CARSON CITY, Nev. — State lawmakers in the Nevada Assembly voted Tuesday to revamp sex education for students.
The Assembly voted 26-15 along party lines to pass AB230, which requires a state council to determine criteria to be covered by an updated sex education course. School districts would then be responsible for setting specifics of the classes to comply with the state requirements. The bill now goes to the Senate.
“Giving our students the facts — giving them the medically accurate information they need — will save lives,” said Assemblyman David Bobzien, D-Reno, the primary sponsor of the measure. He added that Nevada has one of the highest teen pregnancy rates in the nation.
The new curriculum would cover topics such as contraception methods, domestic violence and sexual abuse, communicable diseases and the effects of drugs and alcohol on decision-making.
It would also provide information about counseling services and emphasize abstinence as the most effective way to avoid teen pregnancy and sexually transmitted infections.
“In a perfect world we probably wouldn’t need this bill, but clearly we don’t live in a perfect world,” said Assemblywoman Lucy Flores, D-Las Vegas.
During a committee hearing on the bill, Flores revealed that she had an abortion at the age of 16 and attributed some of her hardships to a lack of sex education from both her school and home.
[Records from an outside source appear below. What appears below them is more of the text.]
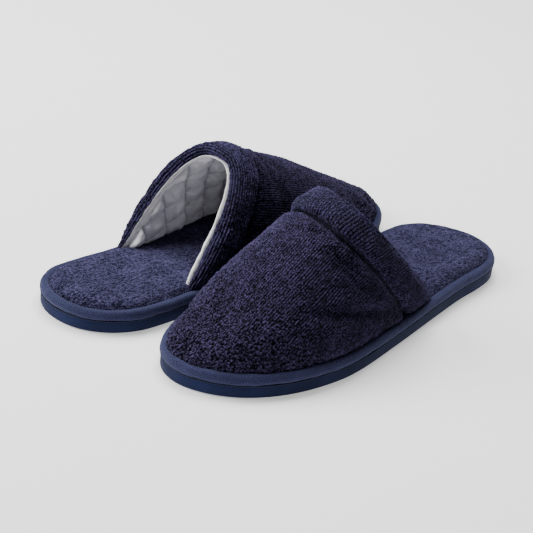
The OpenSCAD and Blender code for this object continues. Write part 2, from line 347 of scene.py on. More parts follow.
def border(rows, cols, step=1):
    """Point numbers round the edge of a grid, one in every step."""
    ids = np.arange(rows * cols).reshape(rows, cols)
    return np.concatenate([ids[0, :-1:step], ids[:-1:step, -1], ids[-1, :0:-step], ids[:0:-step, 0]])


def shell(outer, inner, step):
    """Closes two grids into one solid; the inner one has one point for every step of the outer's."""
    rows, cols = outer.shape[:2]
    rows2, cols2 = inner.shape[:2]
    n = rows * cols
    fine = border(rows, cols)
    coarse = border(rows2, cols2) + n
    rim = []
    for k in range(len(coarse)):
        run = [fine[(k * step + i) % len(fine)] for i in range(step + 1)]
        rim.append([int(v) for v in run] + [int(coarse[(k + 1) % len(coarse)]), int(coarse[k])])
    faces = [f.tolist() for f in grid_quads(rows, cols)]
    faces += [f.tolist() for f in grid_quads(rows2, cols2, n)[:, ::-1]]
    return np.concatenate([outer.reshape(-1, 3), inner.reshape(-1, 3)]), faces + rim


# ---- Cloth ----

# The simulation works on a model 20 times as large as life, for a fixed number of frames
SIM_SCALE = 20 * MM
SIM_FRAMES = 18


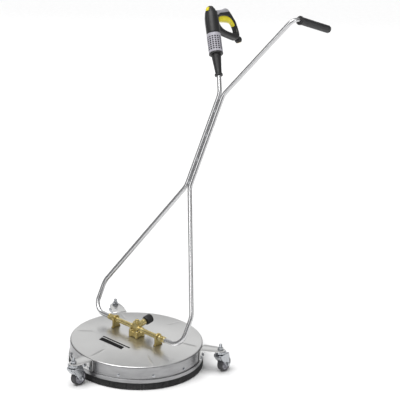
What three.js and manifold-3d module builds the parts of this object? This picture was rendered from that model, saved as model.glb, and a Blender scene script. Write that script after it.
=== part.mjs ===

“If we don’t act, they will find out how to make their own decisions with wrong or inaccurate medical information,” Flores said during floor debate on the bill.
In 2005, Nevada had the third highest teen birth rate out of 50 states and the District of Columbia, but in 2010, Nevada ranked 17th — averaging 38.6 teen pregnancies per 100,000, according to the U.S. Department of Health and Human Services. By comparison, the national teen pregnancy rate in 2010 was 34.2 per 100,000.
Comprehensive sex education courses developed at the state level in other states have not made significant dents on those statistics, Assemblyman Wesley Duncan, R-Las Vegas, said.
“Where are the facts,” Duncan said of sex education overhauls leading to better related statistics.
Under current law parents must opt-in to the sex education course — this bill enrolls students unless their parents opt out.
“Unfortunately, in this non-perfect world we have the obligation to step up,” Flores said. “It is up to us to make a difference for those kids.”